Seth also leads spiritual tours of India through his guided tour company, Buddhapath. Among his past pilgrims are his own teacher, Thich Nhat Hanh, Vietnamese Zen Master, and even actor Drew Barrymore, who raved about him on “Late Show With David Letterman” after Seth helped her achieve a shift of consciousness during a solo trip to Delhi.
I met Seth at the tail end of the International Buddhist Conclave, an initiative by the Indian government — under Seth’s guidance — to promote the country’s Buddhism sites, including three of the four major pilgrimage sites for Buddhists. These include Bodh Gaya, where Buddha reached enlightenment under the Bodhi Tree; Sarnath, the site of Buddha’s first teaching of the Dharma; and Kushinagar, where Buddha died at age 80. (The fourth major pilgrimage site is in Lumbini, Nepal, where Buddha was born in 623 B.C.)

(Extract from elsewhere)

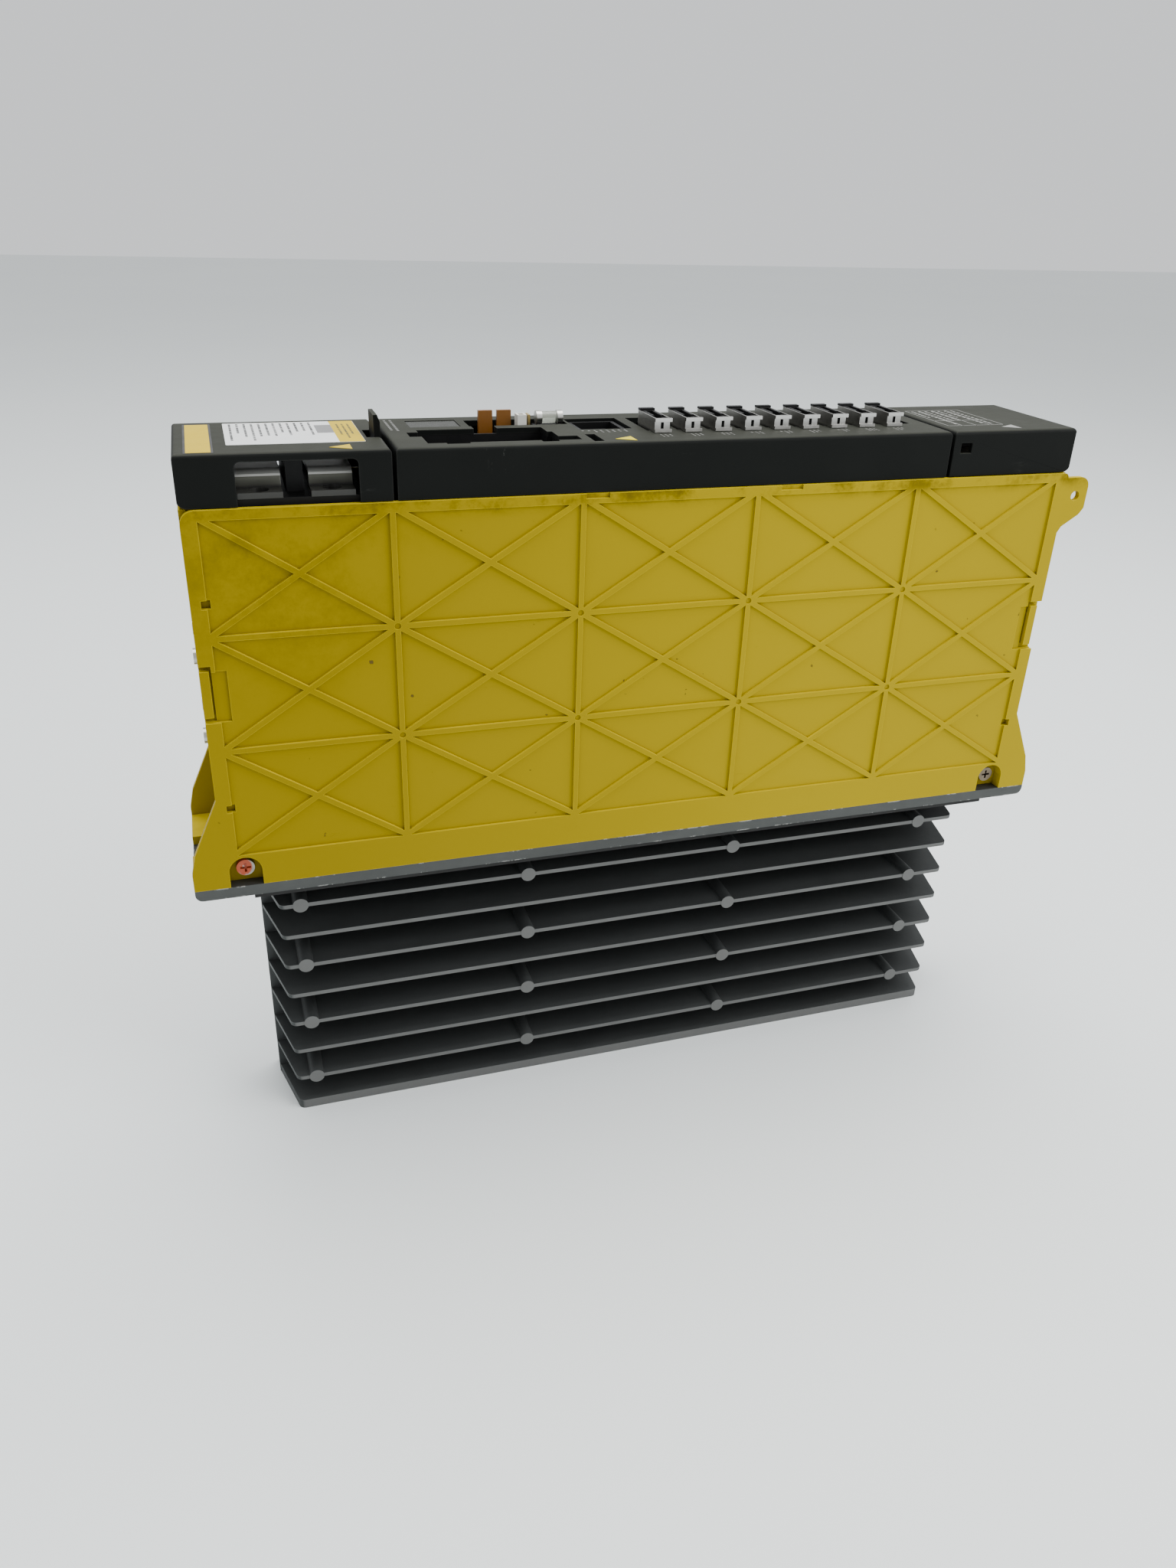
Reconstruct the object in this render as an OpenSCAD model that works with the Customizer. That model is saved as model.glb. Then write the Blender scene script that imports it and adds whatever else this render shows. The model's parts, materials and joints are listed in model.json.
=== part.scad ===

During the sightseeing portion of the Buddhist Conclave, I thought spiritual epiphanies would come generously and almost aggressively, like spices in the first bite of a North Indian curry. But the tour guides I had met were mainly Hindu and, though well-meaning, they explained the sites from a historical point of view. What I wanted was guided spiritual instruction and time for quiet contemplation.
After the conclave concluded and our flight from Varanasi to Delhi landed, Seth offered to take me to Gandhi Smriti in New Delhi. This large property, called Birla House, was where Gandhi resided for the last 144 days of his life. It is now a well-maintained museum that includes the room where Gandhi slept, as well as the outdoor prayer ground where he held a nightly mass congregation. This was also the location where he was assassinated on Jan. 30, 1948, five months following the independence of India.
I had wanted to visit, but it was a Monday, the day the museum is closed. Seth told me we would try our luck anyway. This was an example of his modesty because, upon arriving, employees ushered us in like family. While the indoor house — holding the few earthly items Gandhi possessed, as well as dioramas and videos depicting his life — was closed, we had the all-important outside grounds to ourselves.
I particularly liked the stones strewn about the manicured lawn — these feature quotes by Gandhi’s contemporaries and give insight into how his philosophy has resonated inside and outside India.
Though Gandhi Smriti has no direct link to Buddha, Seth often begins his tours here. It offers one of the most profound experiences in the entire country: a walking meditation that retraces Gandhi’s final steps.
Together, in silence, we completed the short stroll. It was exactly what I needed.
“If you scratch any Indian, Gandhi is there,” Seth said. “Gandhi is in everyone when we want to wake up to it.”